Os costumes políticos permitem, sem dúvida, muita ligeireza. Mas a prática da ficcionalidade sistemática arrasta consigo, a médio prazo, a perda da autoridade. E Costa está claramente numa trajectória de autoridade declinante. O que explica a sua irritação, no outro dia, com o jornalista que o entrevistou na RTP, Vítor Gonçalves. Quem possui autoridade não se irrita facilmente. Quem a não tem, ou a perdeu, cai nessa asneira sem dificuldade. Costa irritou-se porque, com o seu quê de puerilidade, pensou que Vítor Gonçalves não acreditava nele (como se estivesse ali para isso), e tal pareceu-lhe intolerável. É difícil imaginar que não se tenha depois apercebido de como essa sua irritação significava falta de autoridade. Ou que se tenha alegrado com as vozes que, vindas dos subterrâneos do PS, lhe elogiaram o feito. Porque a falta de autoridade era transparente vista de fora.
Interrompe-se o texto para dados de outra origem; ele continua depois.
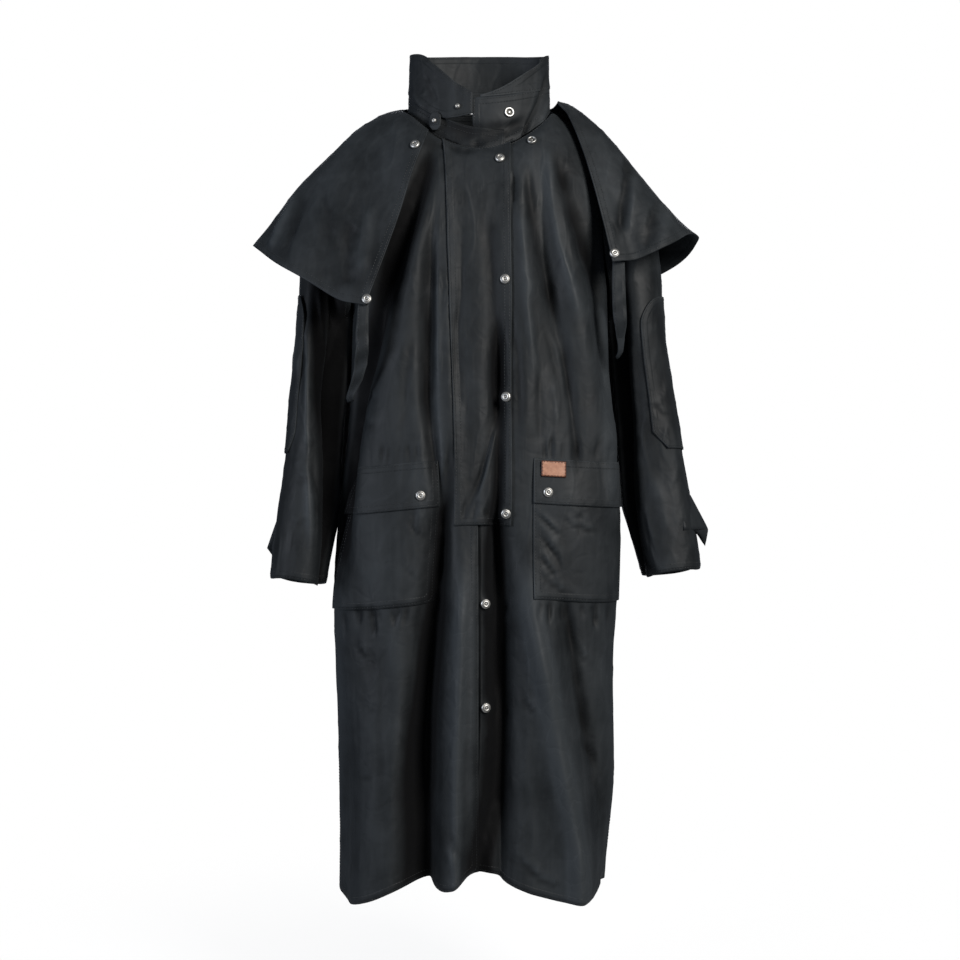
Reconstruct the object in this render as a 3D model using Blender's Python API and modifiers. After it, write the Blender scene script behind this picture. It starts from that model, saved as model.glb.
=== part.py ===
"""Long duster coat with a shoulder cape, in the hollow shape that it hangs in.

Metres, +Z up. The coat faces -Y and the wearer's right is at -X. The origin is the middle of the
neck, level with the points where the shoulder seams meet the collar.
"""

import math
from collections import namedtuple
from functools import lru_cache

import bmesh
import bpy
from mathutils import Matrix, Vector
from mathutils.bvhtree import BVHTree

# Cloth and seams
CLOTH = 0.0018  # thickness of one wall of waxed cotton, hem and turning included
STRAP_CLOTH = 0.0016
SEAM = 0.0003  # gap between pieces at a seam
LAYER = 0.0026  # from the middle of one layer to the middle of the layer that lies on it

# Heights
NECK_FRONT = -0.080
UNDERARM = -0.320
HEM = -1.185

# Neck and shoulders
NECK_WIDTH = 0.112  # half the width of the neck seam
NECK_DEPTH = 0.066  # half its depth
NECK_BACK = 0.006  # how far the middle of the neck lies behind the origin
NECK_ARC = 0.104  # distance round from the middle line that the neckline takes up
RIGHT_TIP = Vector((-0.212, 0.006, -0.076))  # where shoulder seam and sleeve meet
LEFT_TIP = Vector((0.206, 0.006, -0.090))
ARMHOLE_STEP = 0.056  # from the side line forward or back to the edge of the armhole

# Closure
RIGHT_EDGE = -0.003  # free edge of the wearer's right front, from the middle
FLAP_BOTTOM = -0.643

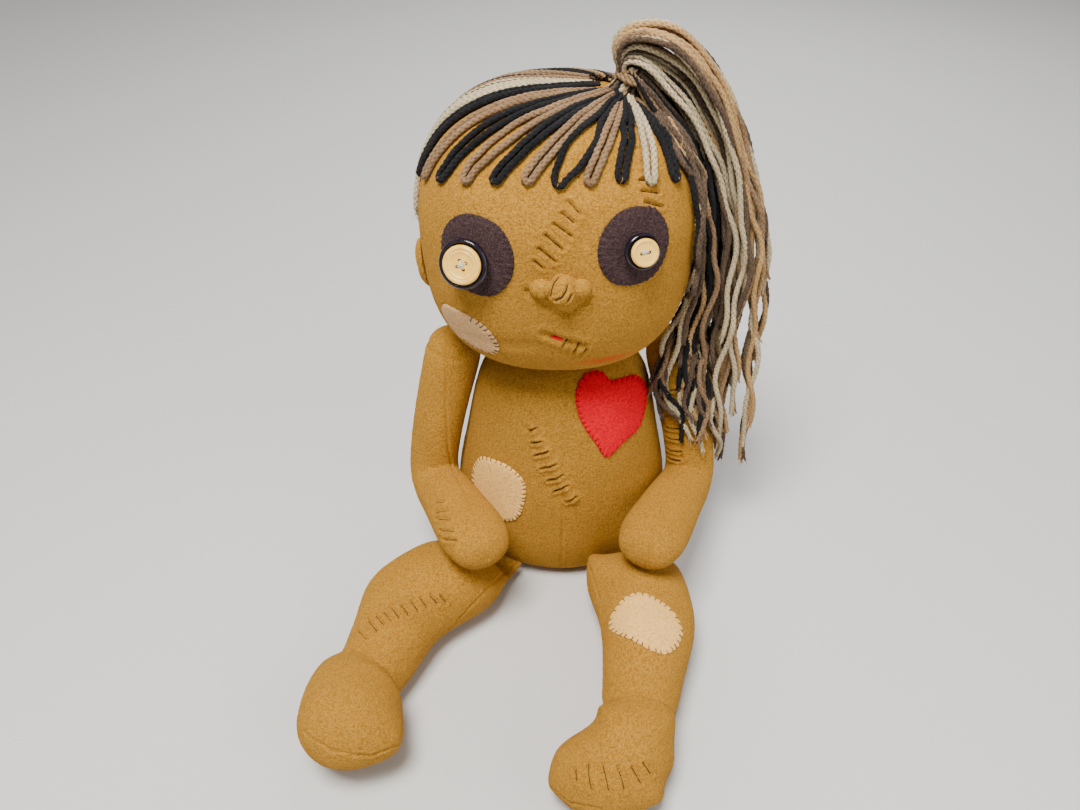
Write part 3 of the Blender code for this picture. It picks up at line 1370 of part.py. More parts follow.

Com as suas “narrativas”, mesmo as inspiradas no célebre programa dos sábios, António Costa supõe nos outros uma facilidade de acreditar que os portugueses, neste momento, não possuem. A crise, a memória recente dos seus piores momentos, favorece um certo cepticismo que quase se confunde com a pura e simples sensatez. Dito de outro modo: a esperança possível não está onde o PS julga que ela está. Ela não é estimulada pelos numerosos itens incluídos na rubrica “António Costa promete”, sobre a qual André Azevedo Alves escreveu aqui poucas semanas atrás. Nem por proclamações de detestação da direita, como se a simples palavra “direita” devesse provocar medo, com ou sem o adjectivo “radical” ao lado. A esperança está mais agora no que fica ao alcance de um olhar próximo. E o que oferece o PS fica muito longe aos olhos da inteligência, que vê naquilo mais uma miragem do que outra coisa.

Se a quase palpável tristeza de António Costa lhe revelar a presente futilidade das “narrativas”, nem tudo está perdido. Pode ser que aquele radicalismo de se recusar a negociar com o PSD e o CDS  as questões da Segurança Social ou de jurar inviabilizar o Orçamento de Estado de 2016, caso a coligação ganhe, vá por água abaixo. Mas não é verosímil. A reacção mais natural é a da fuga para a frente, quer dizer: acrescentar “narrativa” a “narrativa”, ficção a ficção, à espera que a coisa funcione, com uns pozinhos de agressividade histriónica suplementar. No limite, é verdade, até pode funcionar. Mas começa a ser algo improvável. Os tempos estão para outras coisas. Não estão para a venda de ilusões. Banalmente, não se gera confiança criando desconfiança.